The older-adult, home health care patient population often includes individuals who are socially isolated and have various, complicated medical issues.As a result, strategies to reduce costs and other barriers to treatment are always needed. Heart failure (HF) and chronic obstructive pulmonary disease (COPD) are frequently simultaneous conditions that are prevalent among home health care patients. A forthcoming article in The Gerontologist presents findings from a randomized controlled trial showing the impact of telehealth intervention for homebound older adults with HF or COPD.

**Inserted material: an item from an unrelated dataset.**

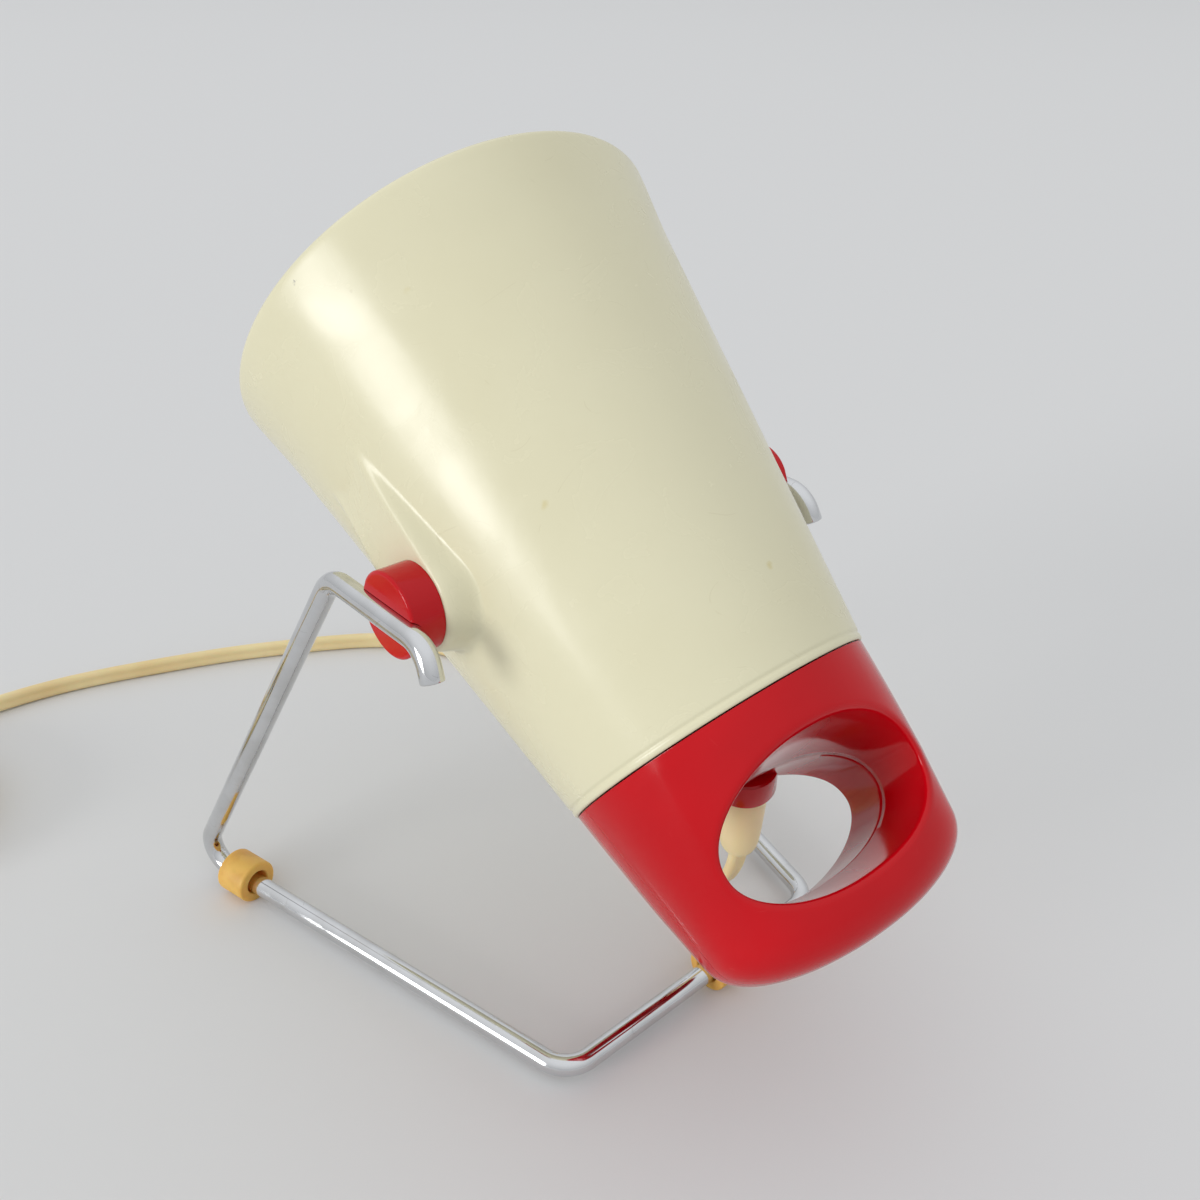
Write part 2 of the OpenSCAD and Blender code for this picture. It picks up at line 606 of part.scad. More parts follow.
floor_fine = smooth(floor_points, 2);
function share_from(i, start) = max(0, min(1, (i / 2 - start) / turn_length));
function edge_turn(i) = 90 * share_from(i, on_edge);
function turned_half(a) = max([for (q = flat_section(cord_width, cord_thick)) q[0] * sin(a) - q[1] * cos(a)]);
function floor_height(i) = turned_half(edge_turn(i)) + lerp(off_table, coil_lift, share_from(i, coil_rise));
function across(a, b) = unit([b[1] - a[1], a[0] - b[0], 0]);
floor_path = [for (i = [0:len(floor_fine) - 1]) [floor_fine[i][0], floor_fine[i][1], floor_height(i)]];
floor_wide = [for (i = [0:len(floor_path) - 1])
    cos(edge_turn(i)) * across(floor_path[max(0, i - 1)], floor_path[min(len(floor_path) - 1, i + 1)])
    + [0, 0, sin(edge_turn(i))]];

module cord_lead() color(cream) over_table() {
    fine = smooth(lead_points, 2);
    count = len(fine) - 1;
    loft(swept(fine, [for (i = [0:count]) lerp(relief_wide, [1, 0, 0], i / count)],
        flat_section(cord_width, cord_thick)));
}

module cord() color(cream) over_table()
    loft(swept(floor_path, floor_wide, flat_section(cord_width, cord_thick)));

// centre line of the coil: the radius falls by a pitch a turn, stays for the half turn in which
// the cord climbs to the second layer, then grows again
function coil_r(t) =
    let (out = abs(t - coil_turns), inner = coil_out - coil_pitch * (coil_turns + 0.25))
    out < 0.25 ? inner : out < 0.75 ? inner + coil_pitch * (out - 0.25) * 2 : inner + coil_pitch * (out + 0.25);
function coil_z(t) = coil_lift + cord_width / 2 + (cord_width + layer_gap)
    * max(0, min(1, (t - coil_turns + 0.25) * 2));
coil_loops = [for (i = [0:2 * coil_turns * coil_rings])
    let (t = i / coil_rings, a = -90 + 360 * t)
    [coil_at[0] + coil_r(t) * cos(a), coil_at[1] + coil_r(t) * sin(a), coil_z(t)]];
tail_points = [[6, 0, 0], [13, 0.3, -1], [24, 2, -3.6], [36, 5, -5.1], [49, 9, -5.8], [58, 11.6, -6],
    [65, 13.6, -6]];
coil_last = coil_loops[len(coil_loops) - 1];
coil_path = concat([coil_loops[0] - [1, 0, 0]], [coil_loops[0] + [2, 0, 0]],
    [for (i = [1:len(coil_loops) - 1]) coil_loops[i]], [for (p = tail_points) coil_last + p]);
function tail_turn(i) = max(0, min(1, (i - len(coil_loops) - 1) / 5));
coil_wide = [for (i = [0:len(coil_path) - 1]) [0, cos(90 * (1 - tail_turn(i))), 0]
    + [0, 0, cos(90 * tail_turn(i))]];
coil_section = [for (q = [[1, 0], [0.6, 1], [-0.6, 1], [-1, 0], [-0.6, -1], [0.6, -1]])
    [q[0] * cord_width / 2, -q[1] * cord_thick / 2]];
coil_gap = min([for (i = [0:len(coil_loops) - 1], j = [i + coil_rings / 2:1:len(coil_loops) - 1])
    let (d = coil_loops[j] - coil_loops[i]) max(norm([d[0], d[1]]) - cord_thick, abs(d[2]) - cord_width)]);
echo(coil_gap = coil_gap);

module cord_coil() color(cream) over_table() loft(swept(coil_path, coil_wide, coil_section));

// a band round the coil's turns, on the side away from the lamp
tie_in = [coil_r(0.5) - coil_r(coil_turns - 0.5) + cord_thick + 0.8, 2 * cord_width + layer_gap + 0.8];
tie_y = coil_at[1] + (coil_r(0.5) + coil_r(coil_turns - 0.5)) / 2;
module coil_tie() color([0.25, 0.25, 0.25]) over_table()
    translate([coil_at[0], tie_y, coil_lift + cord_width + layer_gap / 2])
    rotate([90, 0, 90]) linear_extrude(5, center = true) difference() {
        square([tie_in[0] + 1.6, tie_in[1] + 1.6], center = true);
        square(tie_in, center = true);
    }

plug_way = unit(tail_points[6] - tail_points[5]);
plug_turn = atan2(plug_way[1], plug_way[0]);
module at_plug() over_table() translate(coil_last + tail_points[6]) rotate([0, 0, plug_turn]) children();

module at_pins(r, from, long) for (y = [-9, 9]) translate([from, y, 0]) rotate([0, 90, 0]) cylinder(r = r, h = long);

module plug_body() color(cream) at_plug() translate([0.05, 0, 0]) difference() {
    rotate([0, 90, 0]) {
        cylinder(r1 = 4.6, r2 = 6, h = 14);
        intersection() {
            translate([0, 0, 13.9]) linear_extrude(24) square([12.6, 34], center = true);
            translate([0, 0, 9.4]) rotate([0, 90, 0]) translate([0, 0, -20]) cylinder(r = 28.6, h = 40);
        }
    }
    at_pins(2 + touch, 32, 19);
}

module plug_pins() color(brass) at_plug() at_pins(2, 32.1, 23);

shade();
handle_upper();
handle_lower();
handle_screws();
bridge_plate();
bridge_screws();
holder_body();
holder_screws();
terminal_screws();
holder_shell();
holder_contact();
bulb_glass();
bulb_cap();
bulb_insulator();
bulb_contact();
filament();
lead_left();
lead_right();
cord_clamp();
clamp_screws();
cord_inner();
strain_relief();
knob_left();
knob_right();
pivot_studs();
pivot_washers();
pivot_nuts();
stand_wire();
foot_left();
foot_right();
foot_rear();
cord_lead();
cord();
cord_coil();
coil_tie();
plug_body();
plug_pins();
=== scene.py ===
"""Looks of an infrared heat therapy lamp: an enamelled cone with a red moulded handle, held
between two knobs by a sprung chrome wire stand on three rubber rings. Metres throughout; lists
of sizes marked mm are multiplied by mm where they are used."""

import json

import bmesh
import bpy
import numpy as np
from mathutils import Matrix


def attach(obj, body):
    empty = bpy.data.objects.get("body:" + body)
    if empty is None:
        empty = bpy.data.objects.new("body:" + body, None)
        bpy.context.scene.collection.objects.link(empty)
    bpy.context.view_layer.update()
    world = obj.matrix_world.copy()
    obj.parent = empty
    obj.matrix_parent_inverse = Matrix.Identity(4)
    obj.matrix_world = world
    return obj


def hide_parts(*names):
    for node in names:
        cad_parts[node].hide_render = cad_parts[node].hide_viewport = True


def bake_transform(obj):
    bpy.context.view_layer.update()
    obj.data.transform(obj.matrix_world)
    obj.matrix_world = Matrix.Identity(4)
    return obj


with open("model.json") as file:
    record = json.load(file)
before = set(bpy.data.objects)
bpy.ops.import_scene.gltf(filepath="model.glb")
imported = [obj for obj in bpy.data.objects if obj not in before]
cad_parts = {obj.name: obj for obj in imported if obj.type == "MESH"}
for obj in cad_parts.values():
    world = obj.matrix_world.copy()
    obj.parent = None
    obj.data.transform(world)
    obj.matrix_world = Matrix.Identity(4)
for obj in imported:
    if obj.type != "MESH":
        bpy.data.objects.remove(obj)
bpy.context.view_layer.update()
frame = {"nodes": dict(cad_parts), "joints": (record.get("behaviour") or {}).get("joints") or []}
mm = 0.001

# ---- Camera ----
# The lamp is seen from above and behind its left side, about a third of a metre away, with the
# grip hole towards the viewer and the mouth turned away.
pivot = np.array(frame["joints"][0]["pos_m"])
foot = pivot * (1, 1, 0)
camera_place = foot + mm * np.array([186.4, 204.82, 274.03])
camera_yaw, camera_pitch, camera_roll = 0.743, -0.522, 0.033
camera_lens, camera_film = 33.744, 36.0

ahead = np.array([-np.sin(camera_yaw) * np.cos(camera_pitch),
                  -np.cos(camera_yaw) * np.cos(camera_pitch), np.sin(camera_pitch)])
level = np.cross(ahead, (0, 0, 1))
level /= np.linalg.norm(level)
above = np.cross(level, ahead)
camera_right = level * np.cos(camera_roll) + above * np.sin(camera_roll)
camera_up = above * np.cos(camera_roll) - level * np.sin(camera_roll)


def axes_matrix(x, y, z, place):
    """World matrix of an object at a place, with its own axes along x, y and z."""
    return Matrix([[x[k], y[k], z[k], place[k]] for k in range(3)] + [[0, 0, 0, 1]])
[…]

Telehealth is the use of computer and telephone communication to provide long-distance health care. This can include education, health administration, or long-distance clinical care. Telehealth is particularly useful in rural areas, and is used to treat a wide range of medical conditions. This study examined a new telehealth intervention, called tele-HEART, which draws on recent research to provide improved home health services. This program provides an in-home assessment and telehealth setup and education, as well as ongoing support and education as a way of getting patients more involved in the program. The program also uses recent technology such as integrated, electronic medical records and computerized tracking tools to improve care quality. The program also uses auser-friendly, graphically intuitive interface.
Participants were home health care patients age 65 or better, randomly assigned to either the tele-HEART group or a control group that provided usual home health care ( in-home visits from registered nurses working as case managers.) In the tele-HEART system, nurses are available on a daily basis by telephone, and ongoing education and symptom monitoring is provided to the patient. This enabled daily reviewing of patient data by distance nurses, such as heart rate, oxygen saturation, and other vital signs. The tele-HEART system also provided audio and text prompts for self-care tasks.
Researchers hypothesized that the participants in the tele-HEART group would have improved physical and mental health outcomes, and would have less need for emergency medical services. Participants in both groups were assessed on a range of mental health and quality-of- life scales at baseline and after three months of treatment. Participants also filled out a satisfaction survey at the three-month point. Twelve months after baseline, researchers tallied the number of emergency department visits, hospital admissions, and home care visits in each group throughout the year.
At the three-month point, the tele-HEART group had significantly lower scores of depression symptoms, and significantly better self-reported quality-of-life in the areas of general health and social functioning. Both groups reported general satisfaction with their care. At 12 months, the control group had a significantly higher number of emergency visits. Although this study did not report cost outcomes, previous research has suggested that telehealth is cost-effective relative to home health care. This study suggests that person-centered, technologically current models of telehealth can be effective for homebound older adults.
Gellis ZD, Kenaley B, McGinty J, et al (2012). Outcomes of a Telehealth Intervention for Homebound Older Adults With Heart or Chronic Respiratory Failure: A Randomized Controlled Trial. The Gerontologist [epub ahead of print].